An industrial strength magnet might make the data on the drives unreadable, if you mean the kind they use to lift cars in a scrapyard. The drives are pretty well protected from even strong permanent magnets. The NSA recommendation is to reduce them to fine dust in a grinder following degaussing since there is concern that even massive magnetic noise may be insufficient to hide everything. But you will not be able to use them for anything else after zapping them with a degausser. Aside from the damage to the mechanical parts and circuits, the platters themselves are factory formatted (like a "blank" CD) and if you erase that level of formatting via degaussing, you will not be able to format them for use under an OS.

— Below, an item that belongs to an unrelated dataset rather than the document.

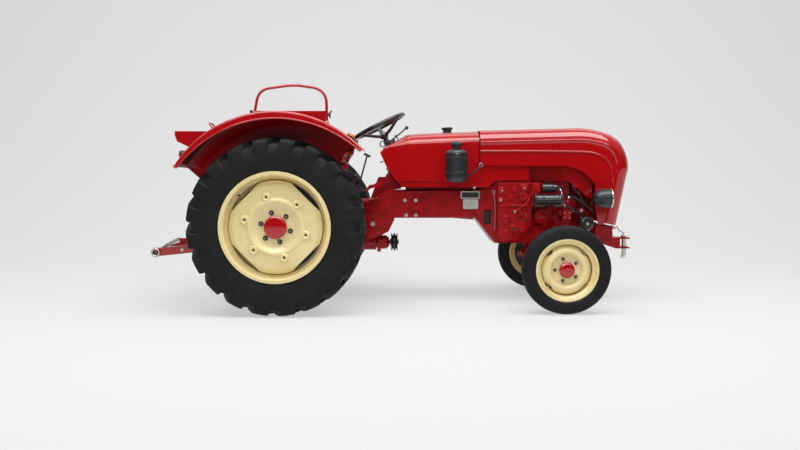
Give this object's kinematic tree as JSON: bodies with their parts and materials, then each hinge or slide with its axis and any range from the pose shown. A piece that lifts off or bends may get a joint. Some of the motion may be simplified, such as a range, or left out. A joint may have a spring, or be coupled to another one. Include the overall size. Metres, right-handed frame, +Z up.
{
  "type": "vintage farm tractor",
  "caption": "Small air-cooled vintage farm tractor in red with cream wheels, tilting bonnet, linked steering, rear three-point linkage and a mudguard seat.",
  "frame": {"origin": "on the ground, in the middle of the whole tractor's length and width", "axes": "+X forward, +Y to the tractor's left, +Z up"},
  "size_m": [3.594, 1.64, 1.5851],
  "materials": {
    "red_paint": "gloss enamel",
    "red_casting": "painted casting",
    "cream_paint": "gloss enamel",
    "black_paint": "semi-gloss enamel",
    "tyre": "matt rubber",
    "steel": "bare steel",
    "alloy": "cast",
    "black_plastic": "polished",
    "lamp": "glossy lens"
  },
  "bodies": {
    "chassis": {"air_cleaner": "black_paint", "clutch_housing": "red_casting", "controls": "steel", "cooling_duct": "red_paint", "coupling_pin": "steel", "crankcase": "red_casting", "cylinders": "alloy", "drive_tunnel": "red_casting", "driver_seat": "black_paint", "exhaust": "black_paint", "fender_lamps": "lamp", "fender_seat": "red_paint", "filler_cap": "black_paint", "footplates": "red_paint", "front_axle": "red_casting", "front_bracket": "red_casting", "injection_pump": "red_casting", "lift_housing": "red_casting", "mudguard_left": "red_paint", "mudguard_right": "red_paint", "oil_filter": "black_paint", "rear_tray": "red_paint", "seat_rail": "red_paint", "seat_spring": "red_paint", "starter": "black_paint", "steering_gear": "red_casting", "tank_cowl": "red_paint", "transaxle": "red_casting"},
    "rear_wheel_right": {"rear_tyre_right": "tyre", "rear_wheel_right": "cream_paint", "rear_hub_right": "red_paint"},
    "rear_wheel_left": {"rear_tyre_left": "tyre", "rear_wheel_left": "cream_paint", "rear_hub_left": "red_paint"},
    "front_wheel_right": {"front_tyre_right": "tyre", "front_wheel_right": "cream_paint", "front_hub_right": "red_paint"},
    "front_wheel_left": {"front_tyre_left": "tyre", "front_wheel_left": "cream_paint", "front_hub_left": "red_paint"},
    "knuckle_right": {"knuckle_right": "red_casting"},
    "knuckle_left": {"knuckle_left": "red_casting"},
    "tie_rod": {"tie_rod": "red_paint"},
    "drop_arm": {"drop_arm": "red_paint"},
    "drag_link": {"drag_link": "red_paint"},
    "steering_wheel": {"steering_wheel": "black_plastic"},
    "bonnet": {"bonnet": "red_paint", "grille": "red_paint", "head_lamps": "black_paint"},
    "lower_links": {"lower_links": "steel"},
    "lift_arms": {"lift_arms": "red_paint"},
    "lift_rods": {"lift_rods": "red_paint"},
    "belt_pulley": {"belt_pulley": "black_paint"}
  },
  "joints": [
    {"name": "rear_right_roll", "type": "hinge", "parent": "chassis", "child": "rear_wheel_right", "pos_m": [-0.823, -0.675, 0.6125], "axis": [0, 1, 0], "continuous": true},
    {"name": "rear_left_roll", "type": "hinge", "parent": "chassis", "child": "rear_wheel_left", "pos_m": [-0.823, 0.675, 0.6125], "axis": [0, 1, 0], "continuous": true},
    {"name": "right_steer", "type": "hinge", "parent": "chassis", "child": "knuckle_right", "pos_m": [1.181, -0.53, 0.31], "axis": [0, 0, 1], "range_deg": [-33, 33]},
    {"name": "left_steer", "type": "hinge", "parent": "chassis", "child": "knuckle_left", "pos_m": [1.181, 0.53, 0.31], "axis": [0, 0, 1], "range_deg": [-33.05, 33.05]},
    {"name": "front_right_roll", "type": "hinge", "parent": "knuckle_right", "child": "front_wheel_right", "pos_m": [1.181, -0.65, 0.31], "axis": [0, 1, 0], "continuous": true},
    {"name": "front_left_roll", "type": "hinge", "parent": "knuckle_left", "child": "front_wheel_left", "pos_m": [1.181, 0.65, 0.31], "axis": [0, 1, 0], "continuous": true},
    {"name": "tie_rod_pivot", "type": "hinge", "parent": "knuckle_right", "child": "tie_rod", "pos_m": [1.041, -0.53, 0.314], "axis": [0, 0, 1], "range_deg": [-33.05, 33.05]},
    {"name": "drop_arm_swing", "type": "hinge", "parent": "chassis", "child": "drop_arm", "pos_m": [0.137, 0.262, 0.83], "axis": [0, -1, 0], "range_deg": [-24.66, 24.66]},
    {"name": "drag_link_pivot", "type": "hinge", "parent": "drop_arm", "child": "drag_link", "pos_m": [0.137, 0.288, 0.66], "axis": [0, -1, 0], "range_deg": [-24.66, 24.66]},
    {"name": "steering_wheel_turn", "type": "hinge", "parent": "chassis", "child": "steering_wheel", "pos_m": [-0.098, 0, 1.271], "axis": [-0.4384, 0, 0.8988], "range_deg": [-396.05, 396.05]},
    {"name": "bonnet_tilt", "type": "hinge", "parent": "chassis", "child": "bonnet", "pos_m": [1.641, 0, 0.572], "axis": [0, 1, 0], "range_deg": [0, 50]},
    {"name": "hitch_lift", "type": "hinge", "parent": "chassis", "child": "lower_links", "pos_m": [-0.873, 0, 0.497], "axis": [0, 1, 0], "range_deg": [-10, 28]},
    {"name": "lift_arm_swing", "type": "hinge", "parent": "chassis", "child": "lift_arms", "pos_m": [-1.013, 0, 0.93], "axis": [0, 1, 0], "range_deg": [-12.55, 35.05]},
    {"name": "lift_rod_swing", "type": "hinge", "parent": "lift_arms", "child": "lift_rods", "pos_m": [-1.30644, 0, 0.86763], "axis": [0, 1, 0], "range_deg": [-36.45, 13.05]},
    {"name": "belt_pulley_turn", "type": "hinge", "parent": "chassis", "child": "belt_pulley", "pos_m": [-0.022, 0, 0.45], "axis": [1, 0, 0], "continuous": true}
  ],
  "couplings": [
    {"joint": "left_steer", "follows": "right_steer", "ratio": 1},
    {"joint": "tie_rod_pivot", "follows": "right_steer", "ratio": -1},
    {"joint": "drop_arm_swing", "follows": "right_steer", "ratio": 0.74585},
    {"joint": "drag_link_pivot", "follows": "right_steer", "ratio": -0.74585},
    {"joint": "steering_wheel_turn", "follows": "right_steer", "ratio": 12},
    {"joint": "lift_arm_swing", "follows": "hitch_lift", "ratio": 1.25},
    {"joint": "lift_rod_swing", "follows": "hitch_lift", "ratio": -1.3}
  ]
}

https://www.kjmagnetics.com/blog.asp?p=hard-drive-destruction Throwing away your drives is almost certainly overkill for any common virus. If you are not confident that your antivirus software can detect and remove suspected viruses, then the DBAN followed by fresh format is as far as you probably need to go. Modern hard drives have a firmware secure erase routine built in, but it is difficult to access from most OS's, and even blocked by some BIOS versions to prevent the accidental erasure of the drive. One way of calling the routine is here:
http://cmrr.ucsd.edu/people/Hughes/secure-erase.html. Not for the faint of heart, but it does not require a second computer and once the sequence is initiated it is impervious to any interference by a program running on the computer.
That stuff applies mostly to destroying classified data. As far as removing a virus, like any other computer program, all you need to do is make a few bits unreadable to make it stop working. You do not have to remove all traces from the possibility of forensic recovery by state actors. A simple delete will kill it dead.